Directions for this task: Repeat, please, only the lines from the top of the data down to the line with "stands in it."; include both of those lines.

Provided material:

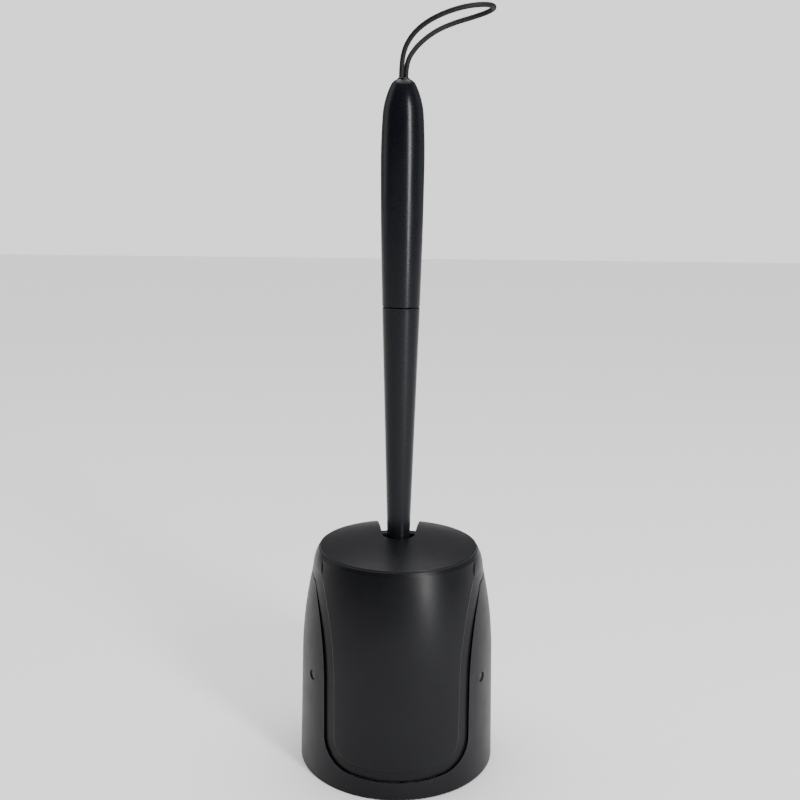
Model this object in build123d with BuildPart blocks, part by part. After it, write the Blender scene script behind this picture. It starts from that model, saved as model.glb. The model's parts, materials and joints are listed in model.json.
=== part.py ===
"""Toilet brush holder: a round canister with a tipping lid, and the brush that stands in it.

Millimetres, +Z up. The origin is the centre of the base, on the floor. The front is -Y.
Three bodies: the holder stands still, the lid tips forward about a hinge line along X, and
the brush lifts straight up. The lid is drawn closed, with the brush stored inside.
"""
from build123d import *
from math import atan2, cos, hypot, pi, radians, sin, sqrt, tan
import os

os.makedirs("parts", exist_ok=True)

# Canister outline: a nearly straight wall that curves in towards the lid's rim
BASE_R = 62.5
BEND_R, BEND_Z = 61.0, 72.0
RIM_R, RIM_Z = 50.4, 141.0
DOME_RISE = 6.0
SHELL_WALL = 2.4
LID_WALL = 3.0

# Mouth of the canister: a plane that falls towards the front
MOUTH_Z = 125.9
MOUTH_SLOPE = 0.135
RIM_ROUND, LID_RIM_ROUND, FOOT_ROUND = 0.7, 0.6, 0.8

# Hinge line, along X, and its pins
HINGE_Y, HINGE_Z = -31.2, 66.0
PIN_R = 3.0
PIN_PRESS = 0.03
PIN_SUNK = 0.8
PIN_RUNNING = 0.08
EAR_IN, EAR_OUT = 41.3, 43.8
EAR_R = 5.0
BOSS_R = 6.0

# Front opening that the lid's panel fills
OPEN_HALF = 44.4
CORNER_R = 23.0
CORNER_START = 36.0
CORNER_TURN = radians(70.7)
FLARE_Z, FLARE_TOP_HALF, FLARE_TOP_Z = 67.0, 53.2, 130.0
SEAM = 0.6
BAND, BAND_SUNK = 5.6, 1.4
PANEL_PROUD, PANEL_ROUND = 0.3, 1.55
FADE_Z, PANEL_TOP = 129.0, 134.0

# Lid's shoulder, between the fade and the upright edge of its domed cap
SHOULDER, SHOULDER_TOP = (52.9, 134.6), (50.4, 139.9)
CAP_R, CAP_FOOT_Z = 49.9, 140.1

# Slot in the lid for the brush's rod
SLOT_R = 10.4
SLOT_Y = 2.4
SLOT_MOUTH, SLOT_CORNER = (14.0, 44.6), (17.4, 47.4)

# Inner cup, egg-shaped in plan, and the tray under it
CUP_SIDE, CUP_FRONT = 50.0, 45.0
CUP_WALL = 1.8
WINDOW_Z, WINDOW_Y, WINDOW_ROUND = 60.0, 4.0, 12.0
PLATE_Z, PLATE_T = 1.0, 1.6
PLATE_FRONT = -28.0
TRAY_R, TRAY_T, TRAY_H, TRAY_STEP_Y, TRAY_FRONT = 57.0, 1.4, 5.4, -4.0, -22.0
REST_R, REST_TOP = 9.0, 7.6
PAD_R, PAD_X, PAD_Y = 7.0, 34.0, 18.0

# Frame inside the lid, and its screws
FRAME_T, FRAME_HALF, EAR_REACH = 1.8, 14.0, 12.0
SCREW_AZIMUTHS, SCREW_RISE = (-24, 24), 8.0
SCREW_R, SCREW_LEN, SCREW_HEAD_R, SCREW_HEAD_T = 1.1, 3.2, 2.2, 1.2

# Brush: rod and bell, head, handle
ROD_R, ROD_FOOT_Z, JOINT_R, JOINT_Z = 7.0, 142.0, 11.5, 292.0
JOINT_GAP = 0.4
BELL_FOOT = (24.0, 120.9)
FLANGE_R, FLANGE_Z, FLANGE_RIM = 34.0, 114.0, 4.6
NECK_R, COLLAR_R, COLLAR_TOP = 15.0, 18.7, 110.4
HEAD_TOP, HEAD_LOW = 107.0, 8.0
CORE_R, SLEEVE_R, SLEEVE_LOW = 14.0, 19.5, 16.0
CORE_LOW = 20.0
CORE_ROUND, SLEEVE_ROUND, BRISTLE_ROUND = 8.0, 12.0, 25.0
BRISTLE_R, BRISTLE_DROP = 42.5, 1.0
STUD_R, STUD_LOW, STUD_TOP = 4.0, 70.0, 131.0
BORE_R, BORE_LOW_R, SPIGOT_BORE = 7.6, 4.6, 4.5
SPIGOT_LEN = 20.0
JOINT_CHAMFER = 0.4
GRIP_MIDDLE, GRIP_WIDEST = (12.45, 332.0), (13.0, 376.0)
GRIP_SHOULDER, GRIP_NOSE, GRIP_TIP = (12.2, 404.0), (7.5, 421.6), (4.3, 424.7)
ANCHOR_R, ANCHOR_T = 6.0, 6.0
GRIP_SHOULDER_Z = 412.0
FERRULE_R, FERRULE_TOP = 3.7, 425.6
CORD_D = 3.0

# The outline's arc: it leaves the straight wall without a kink and ends at the rim
lean = atan2(BASE_R - BEND_R, BEND_Z)
chord = (RIM_R - BEND_R, RIM_Z - BEND_Z)
arc_r = (chord[0] ** 2 + chord[1] ** 2) / (-2 * (chord[0] * cos(lean) + chord[1] * sin(lean)))
arc_centre = (BEND_R - arc_r * cos(lean), BEND_Z - arc_r * sin(lean))


def outline_r(z, inset=0.0):
    """Radius of the canister's outline at height z, moved inwards by inset."""
    if z <= BEND_Z:
        return BASE_R - z * tan(lean) - inset / cos(lean)
    return arc_centre[0] + sqrt((arc_r - inset) ** 2 - (z - arc_centre[1]) ** 2)


def panel_r(z):
    """Radius of the raised panel, which stands a little proud of the outline."""
    return outline_r(z) + PANEL_PROUD


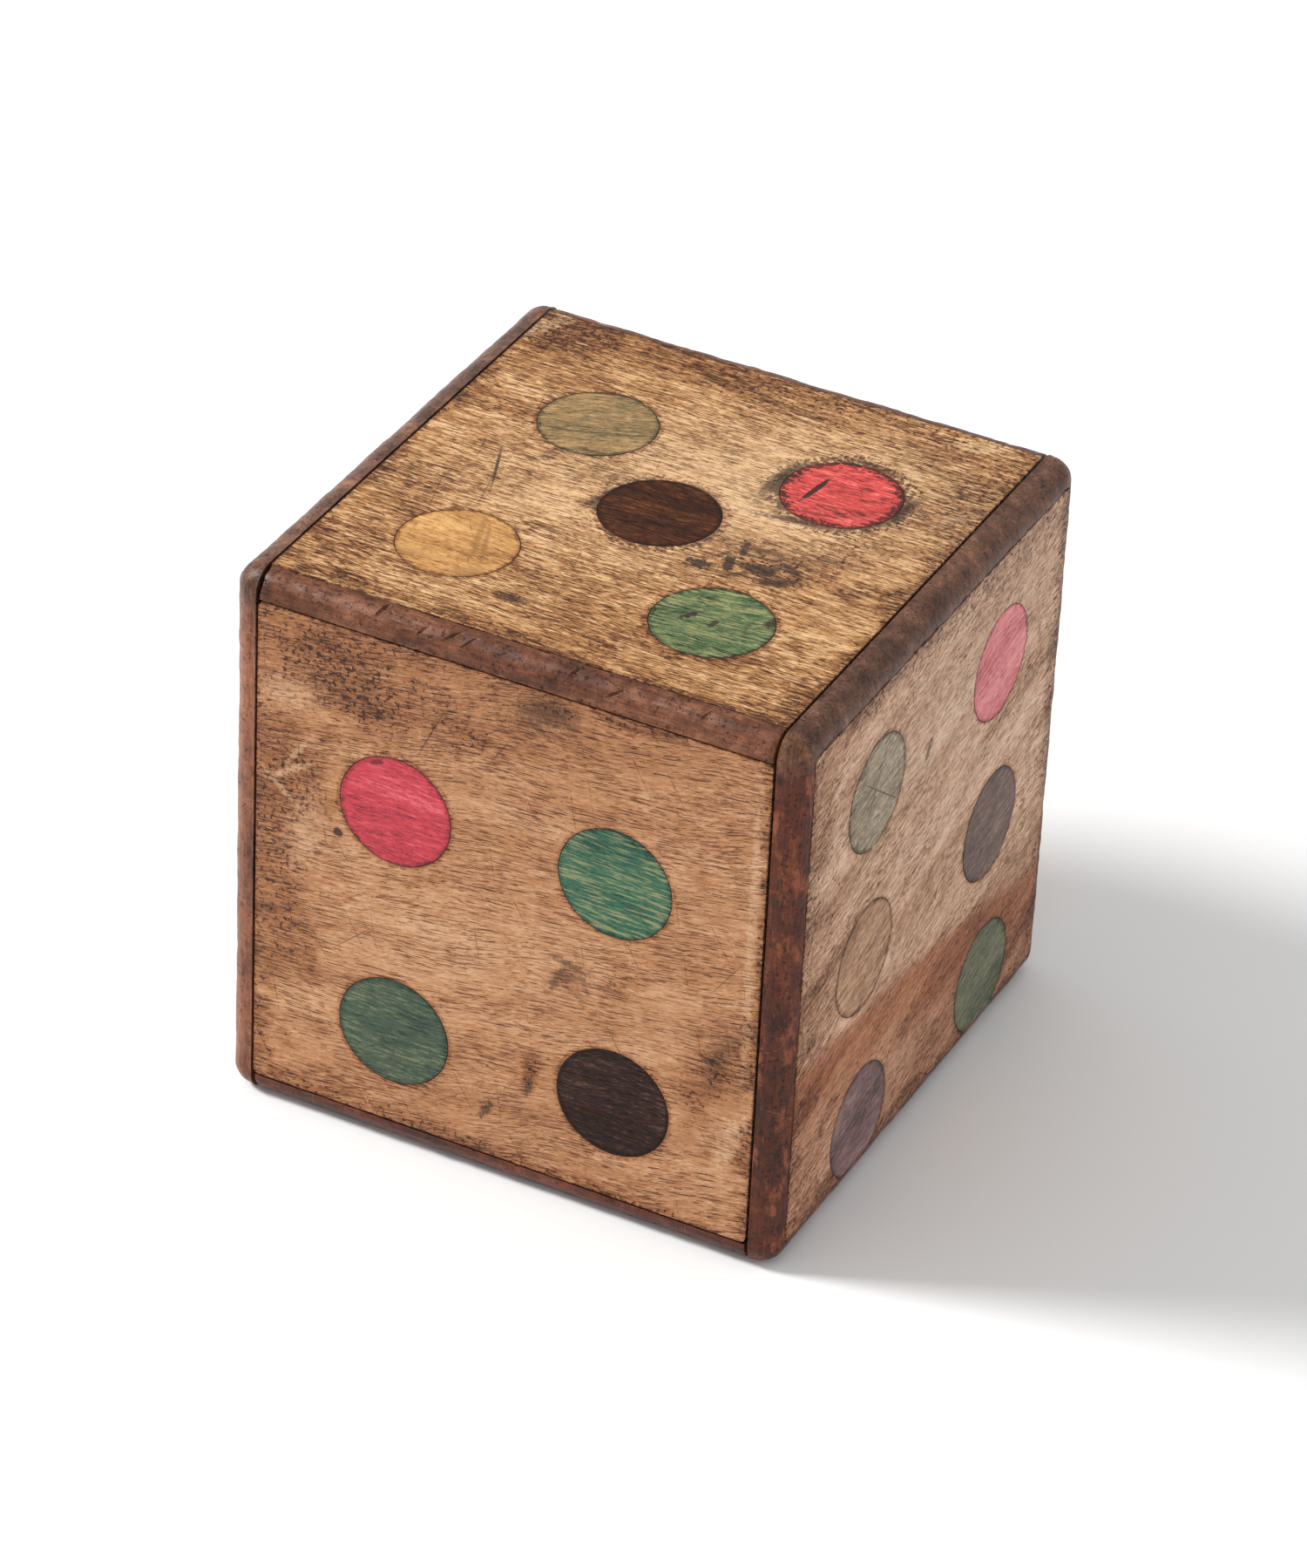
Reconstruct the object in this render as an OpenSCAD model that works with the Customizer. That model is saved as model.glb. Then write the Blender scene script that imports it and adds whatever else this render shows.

Expected answer:
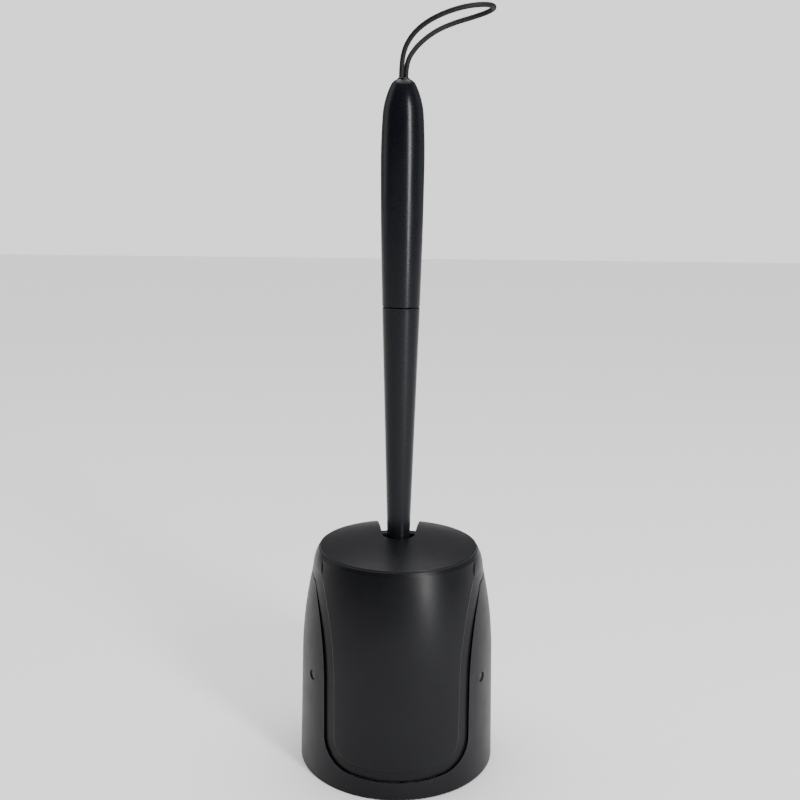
Model this object in build123d with BuildPart blocks, part by part. After it, write the Blender scene script behind this picture. It starts from that model, saved as model.glb. The model's parts, materials and joints are listed in model.json.
=== part.py ===
"""Toilet brush holder: a round canister with a tipping lid, and the brush that stands in it.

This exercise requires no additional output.